What is the Neighborhood Stabilization Program?
Before HAMP, HAFA, and the handful of housing programs brainstormed by the Obama administration, there was the NSP. The so-called Neighborhood Stabilization Program was actually conceived by the Bush administration in 2008, as a preemptive solution to the then-imminent foreclosure crisis. As part of the Housing and Economic Recovery Act, it allocated $4 Billion for the program, and the Obama administration recently added another $2 Billion.
What exactly is the NSP? According to the Department of Housing and Urban Development (HUD), which is charged with administering the program, it “provides grants to every state and certain local communities to purchase foreclosed or abandoned homes and to rehabilitate, resell, or redevelop these homes in order to stabilize neighborhoods and stem the decline of house values of neighboring homes.” Rather than try to directly avoid foreclosure (by making mortgages more affordable for at-risk borrowers), the NSP attempts to mitigate foreclosure indirectly by attacking the glut of unsold, undesirable homes. In addition to making a dent in the foreclosure crisis, NSP is also intended to stimulate employment (i.e. contractors must be hired to renovate the homes) and revitalize neighborhoods that have been ravaged by foreclosure and have become hot-spots for crime.

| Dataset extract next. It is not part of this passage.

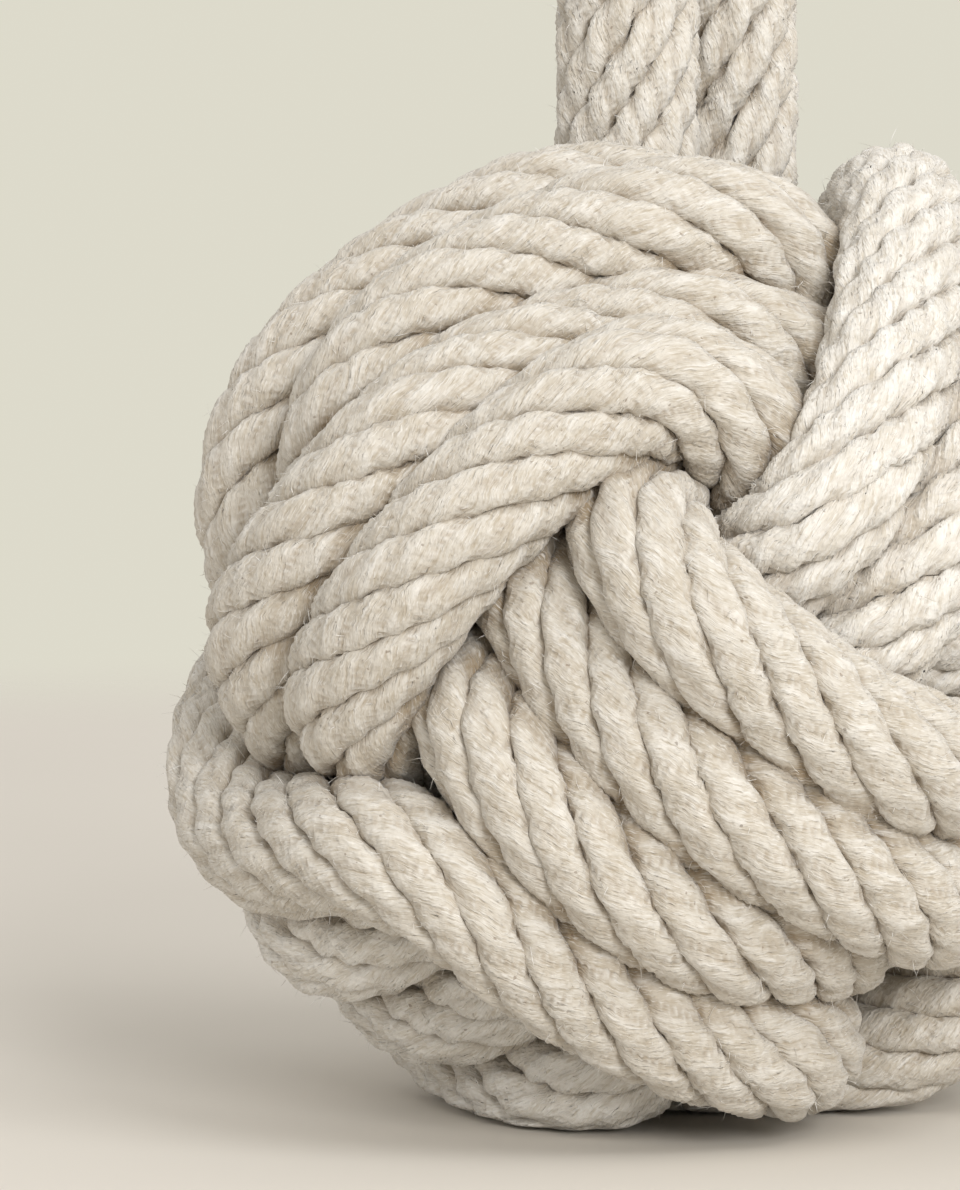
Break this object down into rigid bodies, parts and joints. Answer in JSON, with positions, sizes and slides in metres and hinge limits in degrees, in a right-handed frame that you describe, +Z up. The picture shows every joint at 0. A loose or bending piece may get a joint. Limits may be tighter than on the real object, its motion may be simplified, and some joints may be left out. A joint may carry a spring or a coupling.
{
  "type": "rope knot doorstop",
  "caption": "Ball of thick rope tied in three crossing bands round a heavy core, with a rope loop handle on top that leans.",
  "frame": {"origin": "middle of the part's box, on the plane that the underside rests on", "axes": "+Z up through the handle; -Y towards the side with the corner where three bands meet"},
  "size_m": [0.1584, 0.1608, 0.2885],
  "materials": {
    "rope": "natural cotton, matt",
    "twine": "waxed twine",
    "iron": "as cast"
  },
  "bodies": {
    "knot": {"knot_rope": "rope", "handle_root_left": "rope", "handle_root_right": "rope", "core_weight": "iron", "whipping_rope_start": "twine", "whipping_rope_finish": "twine", "whipping_handle_left": "twine", "whipping_handle_right": "twine"},
    "handle": {"handle_loop": "rope"}
  },
  "joints": [
    {"name": "handle_lean", "type": "hinge", "parent": "knot", "child": "handle", "pos_m": [0.00395, 0.02322, 0.16062], "axis": [0.766, 0.6428, 0], "range_deg": [-15, 15], "stiffness_Nm_per_rad": 0.6}
  ]
}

State and local governments must first identify the properties, purchase, and renovate them (using funds from their local budgets). Then, the homes are sold (at market value) to qualifying families, which pay for the properties presumably through mortgage loans that they qualified for and obtained independent of NSP. If there is a disparity between the market value of the home and the amount that the local government spent to buy it and fix it up, that shortfall (up to $80,000) can potentially be covered by NSP grant money. As long as the buyer remains in the home for 20 years, the grant is “forgiven” by the government. If the home is re-sold in the interim, however, the grant must be repaid as though it were a secondary mortgage. (This is intended to discourage speculation).
Presumably, all of the NSP funds have already been allocated to specific state and local governments. However, it will take time for these funds to actually be deployed towards the purchase and rehabilitation of actual properties. If you want to participate in this program in any capacity (whether as a taxpayer/voter, contractor, borrower, etc.), you can view a breakdown of fund allocation by state and locality, and browse a list of grantees.